人々の生活に多大な影響を及ぼすシンギュラリティはいつ訪れるのでしょうか。この点については、2030年問題と2045年問題という二つの説が提唱されています。 

2030年問題 

2030年にはスーパーコンピュータの演算速度が現在の1000倍になると予測されており、それによって人工知能が人間と同等レベルの知能を持つようになると言われています。また、スーパーコンピュータの開発者で、次世代の汎用人工知能の研究者でもある齊藤元章氏は、2030年にプレ・シンギュラリティが起こるのではないかと提唱しています。プレ・シンギュラリティとは「社会的特異点」を指し、現在の社会的なシステムが変化する点をいいます。スーパーコンピュータの飛躍的な性能の向上が大きな変革をもたらし、 そこに人工知能が加わることで、凄まじい進化となります。現在人間が抱える、エネルギーや食料などの資源の問題、紛争や戦争といった社会問題、さらには人間の病気や寿命などの問題、これらの問題はプレシンギュラリティが起こることですべて解決される、と齊藤氏は提唱しています。 

2045年問題 

レイ・カーツワイルは、2045年になると1000ドルのコンピュータの計算能力が、10ペタFLOPSの人類の脳の100億倍になり、シンギュラリティに達する知能水準が十分に育まれるのではないかと予測しています。この2045年という予測は収穫加速の法則に基づいており、この法則は、AIに限らず技術の進歩は一次関数的に向上していくのではなく、指数関数的に進歩していくというものです。AIの進化においても、ある発明が他の発明と結び付いて新たな発明への足掛かりとなり、これが繰り返されることで次の進化への期間が短縮されていくのではないかと考えられています。 

シンギュラリティに対する批判 

前述のような予測がなされるシンギュラリティについては、異議を唱える専門家も多くいます。

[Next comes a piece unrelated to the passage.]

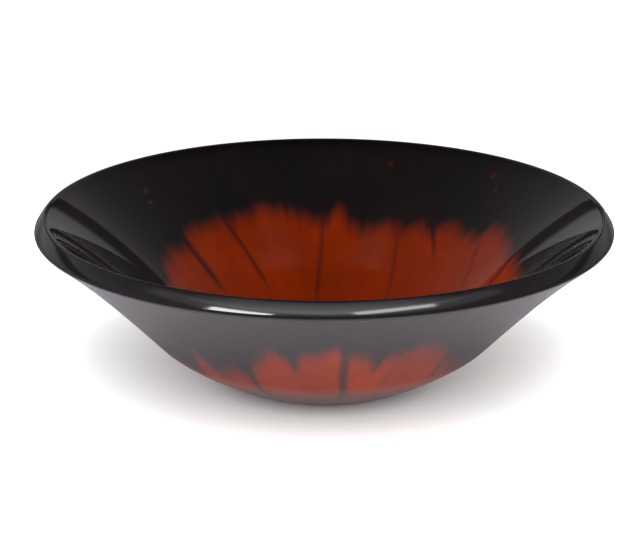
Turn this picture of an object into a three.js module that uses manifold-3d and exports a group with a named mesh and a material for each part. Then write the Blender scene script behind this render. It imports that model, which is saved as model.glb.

人工知能の権威であるジェリー・カプラン教授はシンギュラリティに対して懐疑的な意見を表明しています。「人工知能は人間ではないため、人間と同じようには考えない」と指摘し、「機械的な意味では知能を持つといえるが、その能力はあくまでも人間のためにある」としました。そして、「人工知能が人間の能力を超え、機械学習によって自立的発展を遂げることを危惧している人もいるが、ロボットには独立した目標および欲求がない」とし、「むしろ人工知能が及ぼし得る意図しない副作用やそれらに関連する規制の枠組み、基準をつくらなければならない」としました。

また、国立情報学研究所のセンター長で、東大受験を目指す人工知能“東ロボくん”の教育者でもある新井紀子氏も、「自然言語は数学では扱えない領域で、 AIの学習能力には限界があり、人工知能が人間の進化を越える日は来ない」と断言しています。

生物学的観点からの批判もあり、アメリカの生物学者ポール・ザカリー・マイヤーズ氏は、「カーツワイルは、人間の脳がシミュレーション可能になる時期を人間のゲノムの数を用いて見積っているが、生物のゲノムは半導体のトランジスターと同様に考えることはできず、脳の構造や成長を無視している」と主張しています。 

まとめ 

シンギュラリティ(技術的特異点)については専門家の間でも意見が分かれており、その到来は定かではありません。しかしながら、人工知能のさらなる進化は確実であり、私たちの生活も今後大きく変化するでしょう。今後の人工知能の発展に注視し、人間と人工知能の関係性についても考えていくべきでしょう。